The way the federal government runs things already is bad enough, but it’ll just get worse in the years ahead, according to the government’s own top-level number crunchers.
In fiscal year 2011 — Oct. 1, 2010, to Sept. 30, 2011 — the Congressional Budget Office (CBO) reported that the federal government spent $3.6 trillion, or 24 percent of the gross domestic product — 24 percent of the monetary value of all the goods and services produced in the United States in that year, the highest federal-spending-to-GDP ratio since World War II.
Federal outlays averaged 19.6 percent and 19.8 percent of GDP, respectively, during the George W. Bush and Bill Clinton administrations.

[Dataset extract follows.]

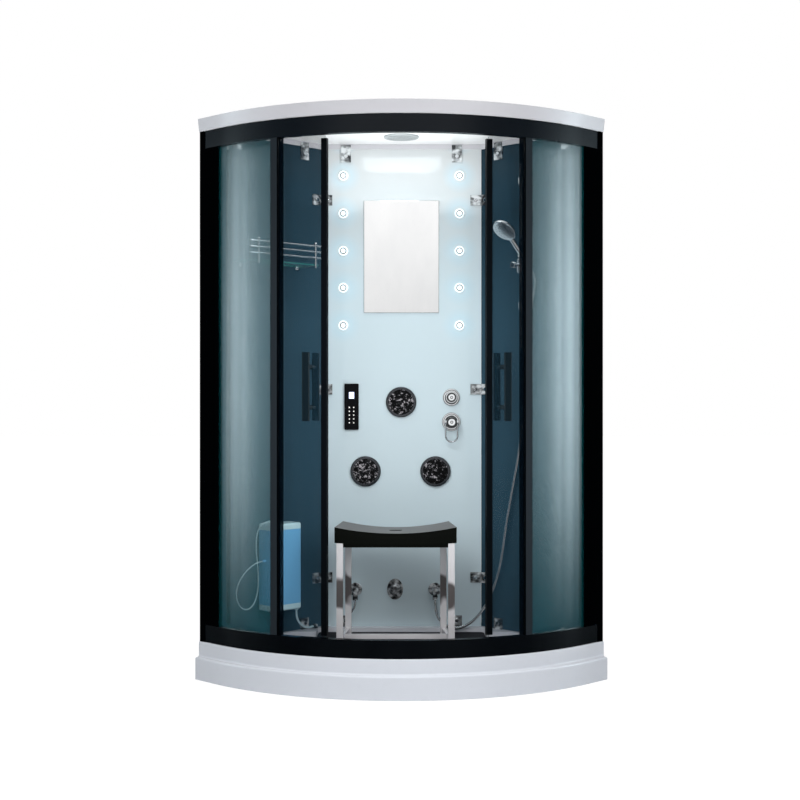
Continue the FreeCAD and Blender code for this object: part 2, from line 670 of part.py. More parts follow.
def centre_panel():
    """The coloured glass wall across the corner, drilled for its fittings."""
    panel = box(-PANEL_HALF, PANEL_HALF, PANEL_Y, PANEL_Y + PANEL_THICK, LEDGE_Z + GAP, GLASS_TOP_Z)
    holes = [(x, z, 18) for x, z in JETS]
    holes += [(side * LIGHT_X, z, 14) for side in (-1, 1) for z in LIGHT_Z]
    holes += [(VALVE_X, DIVERTER_Z, 17), (VALVE_X, MIXER_Z, 17), (CONTROL_X, CONTROL_Z, 10)]
    holes += [(x, OUTLET_Z, 10) for x in OUTLET_X] + [(STEAM_X, OUTLET_Z, 14)]
    holes += [(x, z, SCREW_R) for x, z in clip_screw_points()[0]]
    drills = [stud(radius + GAP, x, z, PANEL_Y + 20, PANEL_Y - 20) for x, z, radius in holes]
    return panel.cut(Part.Compound(drills))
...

The CBO reports that total federal tax revenues in fiscal year 2011 were $2.2 trillion, against $3.6 trillion in spending, producing a shortfall of nearly $1.4 trillion in red ink — a $1.4 trillion deficit added to the federal debt and paid for by borrowing and delivering the bill to future taxpayers.
Social Security payouts by the federal government in fiscal 2011 totaled $731 billion. Another $769 billion was paid out in federal benefits during the same period in three health insurance programs — Medicare, Medicaid and the Children’s Health Insurance Program. An additional $230 billion went for interest payments on the federal debt.
In just these three categories — Social Security, the aforementioned health insurance programs and interest payments on the debt — federal payouts consumed 79 percent of the total tax revenues collected by the federal government in fiscal 2011.